Tuesday, April 4, 2023

5 tips to help support our trans employees in the workplace

Transgender people are under attack. They often experience discrimination, harassment, and a lack of understanding, including from their work colleagues and bosses. As an employer, it is important to create a safe and inclusive environment for all employees, including those who identify as transgender or gender nonconforming.

Here are five steps you can take in your business to support transgender and gender nonconforming employees at work:

1.) Develop policies that explicitly address transgender employees. This can include guidelines for transitioning on the job, restroom and locker room access, dress codes, and pronouns. It also includes updating your existing EEO and anti-harassment policies to ensure that they include "gender identity" as a protected class. These policies should also include protecting transgender and gender nonconforming employees from discrimination and harassment by customers, vendors, contractors, and other third-party non-employees.

2.) Provide training for all employees on transgender issues, including the policies outlined above. This training should help to increase understanding and reduce discrimination and harassment. Policies and training are only as good as your commitment to hold your employees accountable when they fall short of your expectations. Managers especially must buy in and be held accountable when their team members violate these rules.

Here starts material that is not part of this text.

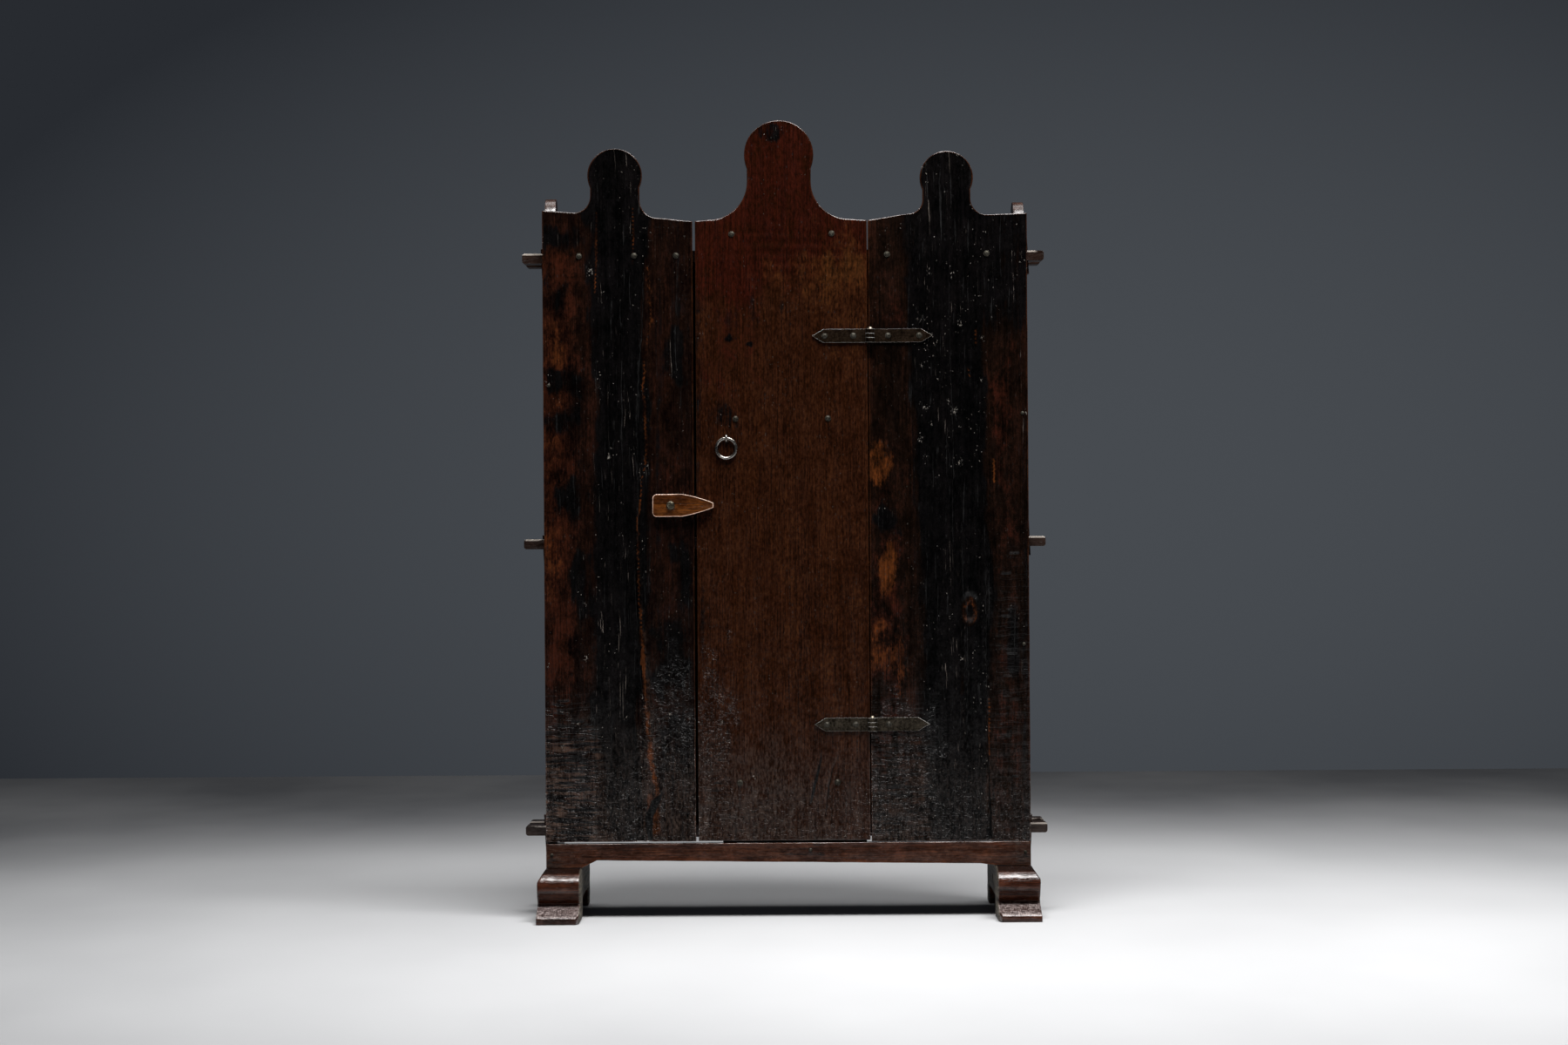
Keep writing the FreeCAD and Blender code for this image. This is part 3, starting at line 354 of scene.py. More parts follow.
class Shader:
    """Short names for the nodes that the materials and the backdrop are made of."""

    def __init__(self, owner, surface="Principled BSDF", place="Object"):
        owner.use_nodes = True
        self.owner = owner
        self.tree = owner.node_tree
        self.surface = self.tree.nodes[surface]
        self.place = self.node("TexCoord", {}, place)

    def node(self, kind, inputs, output=0, **settings):
        """Makes a node, sets or links its inputs, and gives back one of its outputs."""
        made = self.tree.nodes.new("ShaderNode" + kind)
        for key, setting in settings.items():
            setattr(made, key, setting)
        for key, content in inputs.items():
            self.put(made.inputs[key], content)
        return made.outputs[output]

    def put(self, socket, content):
        if isinstance(content, bpy.types.NodeSocket):
            self.tree.links.new(content, socket)
        else:
            socket.default_value = shader_colour(content) if socket.type == "RGBA" else content

    def math(self, kind, first, second=0.0, clamp=False):
        return self.node("Math", {0: first, 1: second}, operation=kind, use_clamp=clamp)

    def attribute(self, name):
        return self.node("Attribute", {}, "Fac", attribute_name=name)

    def geometry(self, name):
        return self.node("NewGeometry", {}, name)

    def axis(self, vector, index):
        return self.node("SeparateXYZ", {0: vector}, index)

    def stretched(self, place, scale, shift=(0, 0, 0)):
        return self.node("VectorMath", {0: place, 1: scale, 2: shift}, operation="MULTIPLY_ADD")

    def moved(self, place, amount, scale):
        """The place shaken by noise, so that bands wander."""
        shake = self.node("TexNoise", {"Vector": self.stretched(place, scale), "Scale": 1}, "Color")
        return self.node("VectorMath", {0: shake, 1: (amount,) * 3, 2: place}, operation="MULTIPLY_ADD")

    def noise(self, place, scale, detail=3.0, rough=0.55, shift=(0, 0, 0)):
        inputs = {"Vector": self.stretched(place, scale, shift), "Scale": 1}
        return self.node("TexNoise", {**inputs, "Detail": detail, "Roughness": rough}, "Fac")

    def spots(self, place, scale, share, radius):
        """Small round spots in a share of the cells of an uneven grid."""
        far = self.node("TexVoronoi", {"Vector": self.stretched(place, scale), "Scale": 1}, "Distance")
        draw = self.node("SeparateColor", {0: far.node.outputs["Color"]})
        chosen = self.math("GREATER_THAN", draw, 1 - share)
        return self.both(chosen, self.fall(far, radius * 0.6, radius))

    def total(self, *pairs):
        """The sum of values, each times its weight."""
        whole = 0.0
        for value, weight in pairs:
            whole = self.math("ADD", self.math("MULTIPLY", value, weight), whole)
        return whole

    def both(self, *shares):
        """Where all the shares hold."""
        whole = shares[0]
        for share in shares[1:]:
            whole = self.math("MULTIPLY", whole, share)
        return whole

    def step(self, value, low, high):
        """0 below low, 1 above high, and a soft step between."""
        inputs = {"Value": value, "From Min": low, "From Max": high}
        return self.node("MapRange", inputs, interpolation_type="SMOOTHSTEP")

    def fall(self, value, low, high):
        """1 below low and 0 above high."""
        return self.math("SUBTRACT", 1.0, self.step(value, low, high))

    def span(self, value, low, high):
        """A share from 0 to 1 spread over the range from low to high."""
        return self.node("MapRange", {"Value": value, "To Min": low, "To Max": high})

    def rubbed(self, low=0.53, high=0.62):
        """1 on the sharp outer edges of a finely divided mesh."""
        return self.step(self.geometry("Pointiness"), low, high)

    def ramp(self, value, stops):
        colour = self.node("ValToRGB", {0: value})
        band = colour.node.color_ramp
        while len(band.elements) < len(stops):
            band.elements.new(0.5)
        for element, (position, shade) in zip(band.elements, stops):
            element.position = position
            element.color = shader_colour(shade)
        return colour

    def mix(self, share, first, second, kind="MIX"):
        return self.node("Mix", {0: share, 6: first, 7: second}, 2, data_type="RGBA", blend_type=kind)

    def bump(self, height, distance, strength=1.0, normal=None):
        inputs = {"Height": height, "Distance": distance, "Strength": strength}
        if normal:
            inputs["Normal"] = normal
        return self.node("Bump", inputs, "Normal")

    def finish(self, **sockets):
        for key, content in sockets.items():
            self.put(self.surface.inputs[key.replace("_", " ")], content)
        return self.owner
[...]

3.) Offer benefits that cover gender-affirming healthcare, such as hormone therapy, gender confirmation surgery, specialized mental-health coverage, and equitable parental leave.

4.) Create a culture of respect and inclusivity. This can be achieved through regular communication on these issues, diversity and inclusion and diversity celebrations and initiatives, an LGBTQ+ employee resource group and conversations, conferences, and trainings that specifically address the transgender and gender nonconforming community. Inclusivity starts at the top. If the C-suite acts as outspoken advocates and allies for transgender employees within the workplace, its attitude should filter throughout the organization.

5.) Listen to and support transgender and gender nonconforming employees. If an employee comes out as transgender, it is important to provide support and resources to help them navigate the transition process. This includes allowing them to present as the gender of their choice, use the restroom of their choice, and use the pronouns for their choice, all without fear of retribution, reprisals, or harassment.

All employees must feel physically and psychologically safe at work, regardless of their gender identity. Everyone has a responsibility to create and foster a safe, welcoming, and inclusive workplace. A business may not be able to change the underlying beliefs of its employees, but it can change expectations of employee behavior towards their trans work colleagues.